PROGNOSIS: The Fleeing of Futility

Step 4: Initial Prognosis (Eternal Solution) : Fruitful Christ, Fruitful Intervention
In this story of the feeding of the five thousand, Jesus demonstrates that his word and promise to his disciples is not futile. In a calm and deliberate manner, he intervenes and takes matters (food) into his own hands: he “blessed,” “broke,” and “gave” it to the disciples to distribute (v. 19). The lesson is clear: Christ’s word is fruitful beyond our imagination! There was more than enough (v. 20)! But this story is a parable foreshadowing an even more profound word of Christ: The word of forgiveness to those who sense the overwhelming futility of repentance (of confessing their sins) because they cannot begin to imagine how they might satisfy it with the matter they have at hand. Here Jesus again takes matters into his own hands. For our sake, because of our sin, he himself is “broken” on a cross and “blessed” in his resurrection to initiate the offer of forgiveness and new life in his name. This word and promise of forgiveness through the crucified and risen Lord is enacted in the calm and deliberate blessing, breaking, and distributing of the matter (bread and wine) of the Lord’s Supper: His body given and shed for the forgiveness of sins (26:26-29).

Step 5: Advance Prognosis (Internal Solution) : Fruitful Hearts
Of course, the offer is futile until it is embraced in faith. Faith is the fleeing of futility and the embracing of the word of forgiveness. And it is for this end that Jesus constantly intervenes with the word of his promise. To believe is to “take up” what Jesus offers. In this case, the disciples not only “take up” the abundance of bread that is left over (v. 20), but they also “take up” into their hearts the word and promise of Jesus, concerning his death and resurrection, concerning the matter (bread and wine) of his Supper: the forgiveness of their sins. No longer are their hearts fixated on daily bread or the hopelessness of the crowd or the threats of the world’s Herods. On the contrary, they are fixated on “every word that proceeds from the mouth of God” (4:4): that word being Christ himself.

Step 6: Final Prognosis (External Solution) : Fruitful Service
Fruitful (faith-filled) hearts naturally spring into active, fruitful service. Service is the opposite of the flight from the world that is borne of futility. Service is itself the fleeing of futility.

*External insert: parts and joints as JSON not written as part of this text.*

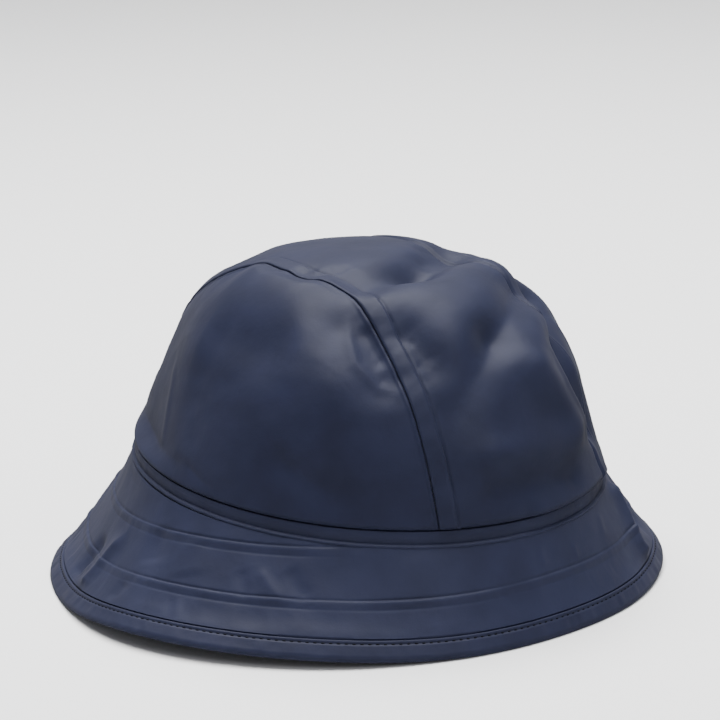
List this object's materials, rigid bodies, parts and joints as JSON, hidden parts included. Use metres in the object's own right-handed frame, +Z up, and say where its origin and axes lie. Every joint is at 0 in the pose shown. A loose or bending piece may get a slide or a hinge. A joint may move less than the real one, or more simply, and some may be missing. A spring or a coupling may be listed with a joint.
{
  "type": "rain hat",
  "caption": "Soft rain hat in coated cloth: a panelled crown with a centre strip, a low band and a ribbed sloping brim, short in front and long behind, with a folded edge.",
  "frame": {"origin": "under the middle of the hat's bounding box, on the surface that the brim's edge stands on", "axes": "+Z up through the crown, -Y out of the front where the brim is short, +Y out of the back, -X toward the wearer's right hand"},
  "size_m": [0.2494, 0.2534, 0.133],
  "materials": {
    "crown_cloth": "satin coated rain cloth, navy",
    "strip_cloth": "satin coated rain cloth, navy",
    "band_cloth": "satin coated rain cloth, navy",
    "brim_cloth": "satin coated rain cloth, navy",
    "binding_cloth": "satin coated rain cloth, navy, folded and stitched"
  },
  "bodies": {
    "root": {"crown_right_panel": "crown_cloth", "crown_centre_strip": "strip_cloth", "crown_left_panel": "crown_cloth", "crown_band": "band_cloth", "brim": "brim_cloth", "brim_binding": "binding_cloth"}
  },
  "joints": []
}
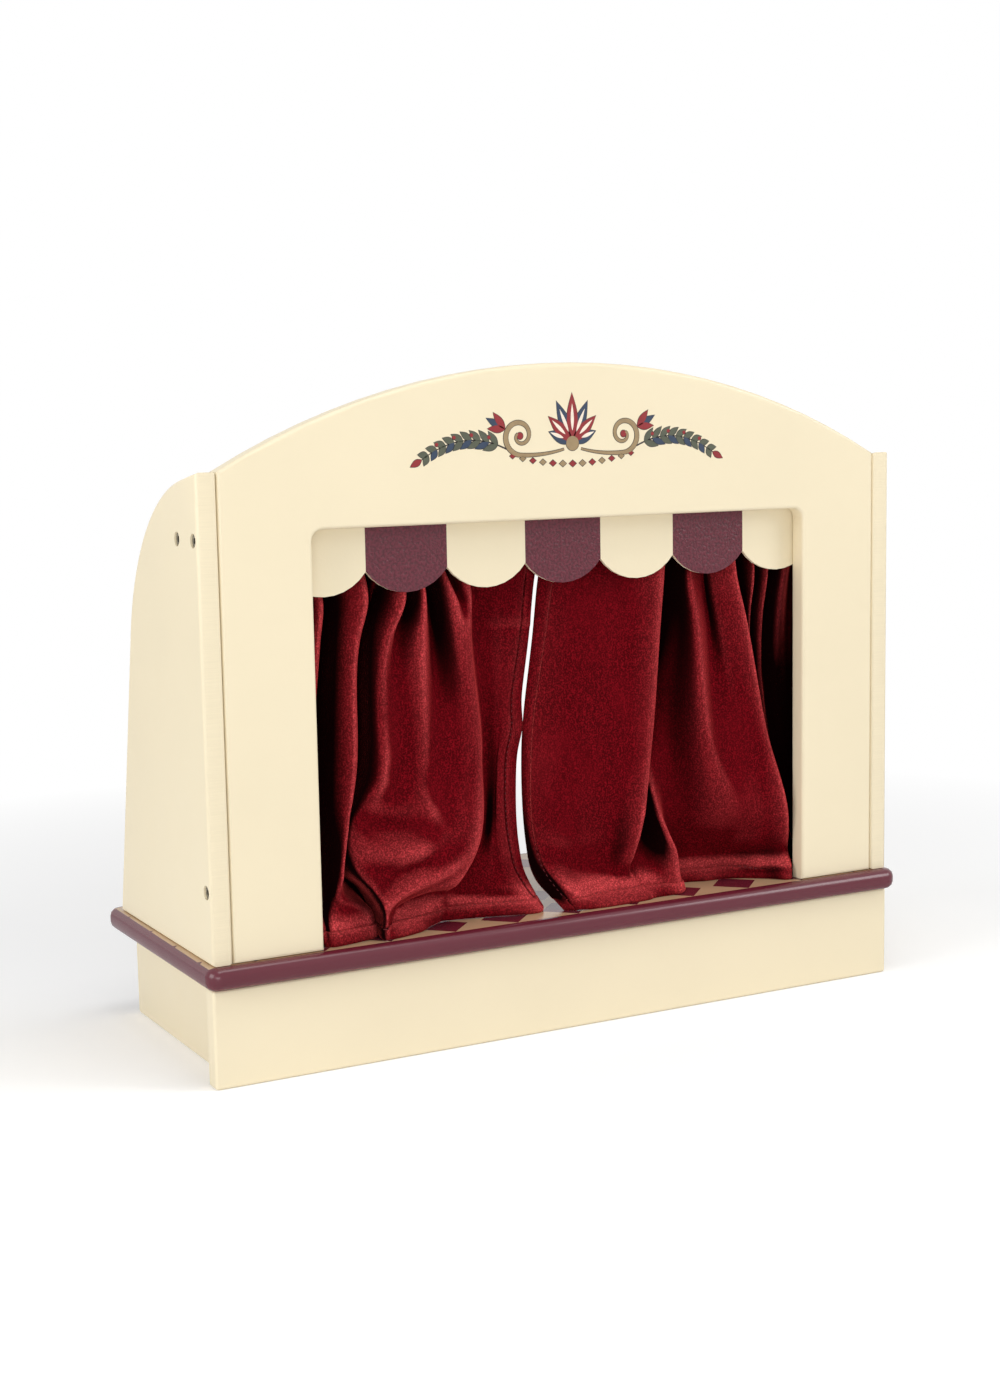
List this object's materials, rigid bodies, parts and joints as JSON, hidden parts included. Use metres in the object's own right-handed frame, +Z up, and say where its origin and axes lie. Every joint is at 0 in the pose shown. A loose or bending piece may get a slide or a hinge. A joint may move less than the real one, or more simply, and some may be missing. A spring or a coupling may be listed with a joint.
{
  "type": "puppet theater",
  "caption": "Tabletop puppet theater of painted boards with an arched front, a scalloped valance and a pair of velvet curtains on a rod, open at the back.",
  "frame": {"origin": "on the floor, under the middle of the stage board", "axes": "+X to the right as the audience sees it, +Y from the front to the open back, +Z up"},
  "size_m": [0.585, 0.2234, 0.4894],
  "materials": {
    "cream_paint": "satin cream paint over fibreboard",
    "burgundy_paint": "satin burgundy paint over fibreboard",
    "valance_paint": "satin paint in alternate cream and burgundy scallops",
    "velvet": "deep red velvet with a short pile",
    "beech": "plain sanded beech",
    "screw_steel": "zinc plated steel"
  },
  "bodies": {
    "theater": {"plinth_front_board": "cream_paint", "plinth_side_left": "cream_paint", "plinth_side_right": "cream_paint", "stage_board": "burgundy_paint", "side_panel_left": "cream_paint", "side_panel_right": "cream_paint", "front_plate": "cream_paint", "valance_board": "valance_paint", "curtain_rod": "beech", "plate_screw_upper_left": "screw_steel", "plate_screw_lower_left": "screw_steel", "rod_screw_left": "screw_steel", "plate_screw_upper_right": "screw_steel", "plate_screw_lower_right": "screw_steel", "rod_screw_right": "screw_steel", "panel_screw_front_left": "screw_steel", "panel_screw_back_left": "screw_steel", "panel_screw_front_right": "screw_steel", "panel_screw_back_right": "screw_steel", "plate_dowel_left": "beech", "plate_dowel_right": "beech", "plinth_dowel_front_1": "beech", "plinth_dowel_front_2": "beech", "plinth_dowel_front_3": "beech", "plinth_dowel_left_1": "beech", "plinth_dowel_left_2": "beech", "plinth_dowel_right_1": "beech", "plinth_dowel_right_2": "beech", "corner_dowel_left_1": "beech", "corner_dowel_left_2": "beech", "corner_dowel_right_1": "beech", "corner_dowel_right_2": "beech"},
    "curtain_left": {"curtain_left": "velvet"},
    "curtain_right": {"curtain_right": "velvet"}
  },
  "joints": [
    {"name": "curtain_left_slide", "type": "slide", "parent": "theater", "child": "curtain_left", "axis": [-1, 0, 0], "range_m": [0, 0.185], "deforming": ["curtain_left"]},
    {"name": "curtain_right_slide", "type": "slide", "parent": "theater", "child": "curtain_right", "axis": [1, 0, 0], "range_m": [0, 0.185], "deforming": ["curtain_right"]}
  ]
}
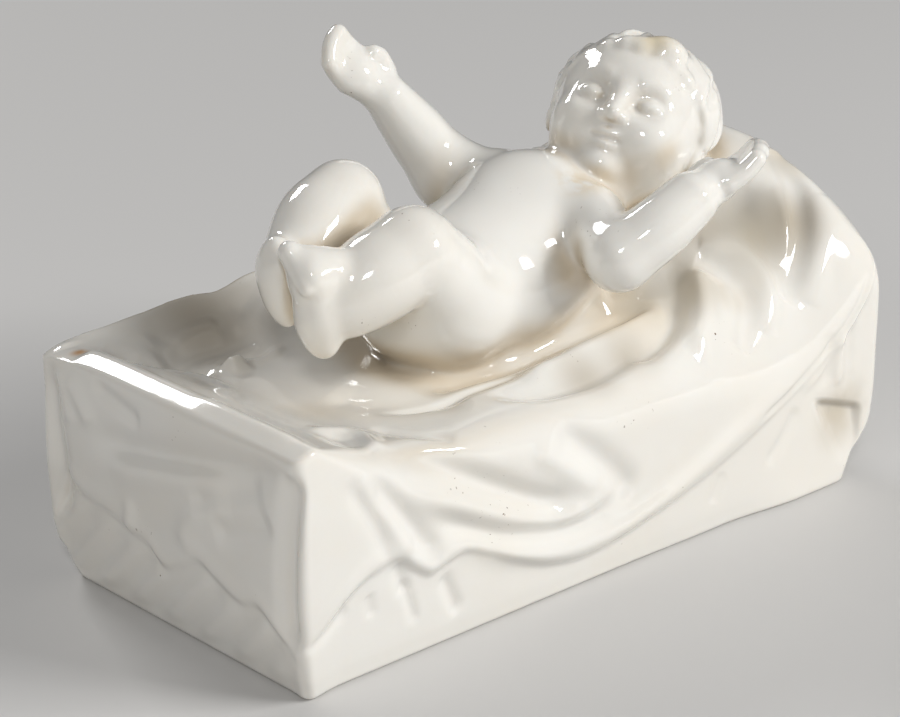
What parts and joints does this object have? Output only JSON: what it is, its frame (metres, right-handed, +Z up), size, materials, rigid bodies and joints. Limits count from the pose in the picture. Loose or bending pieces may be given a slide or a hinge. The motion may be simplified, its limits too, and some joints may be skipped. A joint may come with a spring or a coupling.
{
  "type": "glazed porcelain crib figure of a lying infant",
  "caption": "Small white glazed porcelain figure of an infant lying on a cloth-draped rectangular bed, cast in one piece.",
  "frame": {"origin": "middle of the flat underside, below the middle of the length and width", "axes": "+X along the bed toward the child's head, +Z up, +Y toward the child's right hand"},
  "size_m": [0.13, 0.0638, 0.08],
  "materials": {
    "glazed_porcelain": "white glazed porcelain: clear glossy glaze over a warm white body, cream where the glaze pools, a few small brown specks"
  },
  "bodies": {
    "root": {"figurine": "glazed_porcelain"}
  },
  "joints": []
}
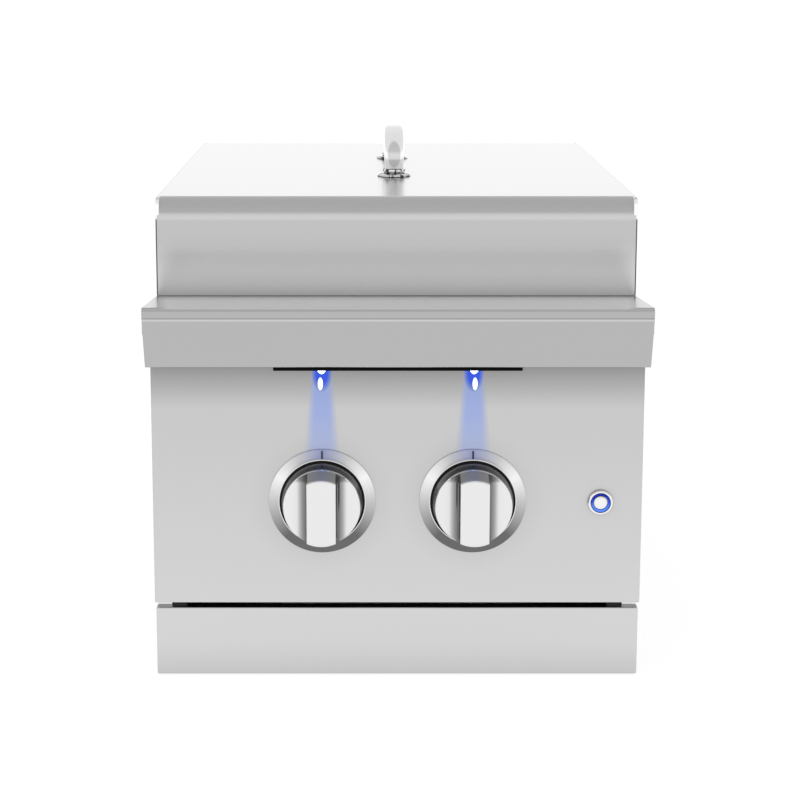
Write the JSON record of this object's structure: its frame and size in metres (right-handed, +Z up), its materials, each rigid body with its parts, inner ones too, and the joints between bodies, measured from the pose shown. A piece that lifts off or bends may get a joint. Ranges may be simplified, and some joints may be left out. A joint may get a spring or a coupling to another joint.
{
  "type": "double side burner",
  "caption": "Drop-in gas side burner for an outdoor kitchen: steel box and deck with a lift-off lid, lit control knobs, grates over ring burners and a pull-out drip tray.",
  "frame": {"origin": "centre of the burner box's underside", "axes": "+Z up, -Y towards the cook who faces the knobs, +X to the cook's right"},
  "size_m": [0.39, 0.613, 0.4126],
  "materials": {
    "brushed": "satin brushed stainless steel",
    "polished": "polished bright metal",
    "plain_steel": "plain sheet steel",
    "knob": "satin plated die-cast zinc",
    "aluminium": "as-cast aluminium",
    "brass": "machined brass",
    "enamel": "gloss black enamel on steel",
    "black_plastic": "matte black plastic",
    "ceramic": "glazed white ceramic",
    "lamp_lens": "clear lamp lens",
    "blue_lens": "blue translucent lens"
  },
  "bodies": {
    "burner": {"burner_box": "plain_steel", "front_box_frame": "plain_steel", "rear_box_frame": "plain_steel", "rear_panel": "plain_steel", "deck": "brushed", "front_fascia": "brushed", "control_panel": "brushed", "burner_pan": "enamel", "heat_shield": "plain_steel", "left_tray_rail": "plain_steel", "right_tray_rail": "plain_steel", "manifold": "plain_steel", "left_valve_body": "aluminium", "right_valve_body": "aluminium", "left_valve_bonnet": "aluminium", "right_valve_bonnet": "aluminium", "left_gas_orifice": "brass", "right_gas_orifice": "brass", "front_mixing_tube": "aluminium", "rear_mixing_tube": "aluminium", "front_air_shutter": "plain_steel", "rear_air_shutter": "plain_steel", "front_burner_base": "aluminium", "rear_burner_base": "aluminium", "front_burner_ring": "brass", "rear_burner_ring": "brass", "front_burner_cap": "enamel", "rear_burner_cap": "enamel", "front_igniter": "ceramic", "rear_igniter": "ceramic", "gas_supply_pipe": "brass", "gas_inlet": "brass", "left_bezel": "brushed", "right_bezel": "brushed", "light_bar": "black_plastic", "left_lamp": "lamp_lens", "right_lamp": "lamp_lens", "switch_housing": "polished", "switch_light_ring": "blue_lens", "switch_nut": "plain_steel", "power_inlet": "black_plastic"},
    "left_plug": {"left_valve_plug": "brass"},
    "right_plug": {"right_valve_plug": "brass"},
    "left_knob": {"left_knob": "knob", "left_valve_stem": "brass"},
    "right_knob": {"right_knob": "knob", "right_valve_stem": "brass"},
    "switch_button": {"switch_button": "polished"},
    "tray": {"tray_front": "brushed", "drip_tray": "plain_steel"},
    "lid": {"lid_shell": "brushed", "left_lid_end": "brushed", "right_lid_end": "brushed", "lid_handle": "polished", "front_handle_rosette": "polished", "rear_handle_rosette": "polished", "front_handle_screw": "plain_steel", "rear_handle_screw": "plain_steel"},
    "front_grate": {"front_grate": "polished"},
    "rear_grate": {"rear_grate": "polished"}
  },
  "joints": [
    {"name": "lid_lift", "type": "slide", "parent": "burner", "child": "lid", "axis": [0, 0, 1], "range_m": [0, 0.2]},
    {"name": "left_valve_turn", "type": "hinge", "parent": "burner", "child": "left_plug", "pos_m": [-0.0585, -0.282, 0.143], "axis": [0, -1, 0], "range_deg": [0, 180]},
    {"name": "right_valve_turn", "type": "hinge", "parent": "burner", "child": "right_plug", "pos_m": [0.0585, -0.282, 0.143], "axis": [0, -1, 0], "range_deg": [0, 180]},
    {"name": "left_knob_push", "type": "slide", "parent": "left_plug", "child": "left_knob", "axis": [0, 1, 0], "range_m": [0, 0.003], "stiffness_N_per_m": 1500},
    {"name": "right_knob_push", "type": "slide", "parent": "right_plug", "child": "right_knob", "axis": [0, 1, 0], "range_m": [0, 0.003], "stiffness_N_per_m": 1500},
    {"name": "light_switch_push", "type": "slide", "parent": "burner", "child": "switch_button", "axis": [0, 1, 0], "range_m": [0, 0.002], "stiffness_N_per_m": 800},
    {"name": "tray_slide", "type": "slide", "parent": "burner", "child": "tray", "axis": [0, -1, 0], "range_m": [0, 0.4]},
    {"name": "front_grate_lift", "type": "slide", "parent": "burner", "child": "front_grate", "axis": [0, 0, 1], "range_m": [0, 0.04]},
    {"name": "rear_grate_lift", "type": "slide", "parent": "burner", "child": "rear_grate", "axis": [0, 0, 1], "range_m": [0, 0.04]}
  ]
}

Not only does Jesus give the matter of his death and resurrection, the matter of his Supper, the very forgiveness of sins, to his disciples, but, in turn, he also gives his disciples to the world, a world that is mired in futility. Jesus gives his disciples to the world not only with penultimate words like, “You give them something to eat” (v. 16), but with the ultimate word, “Go, therefore, and make disciples… baptizing… and teaching…” (28:19-20). Just as by the power of this word, confession is not a futile undertaking, but a fruitful opening for forgiveness of sin, so by the power of his word, the crowds are not a futile, hopeless mass of humanity, but the ones for whom Christ died, the ones he has given us to serve, the ones in whom his word too will bear fruit.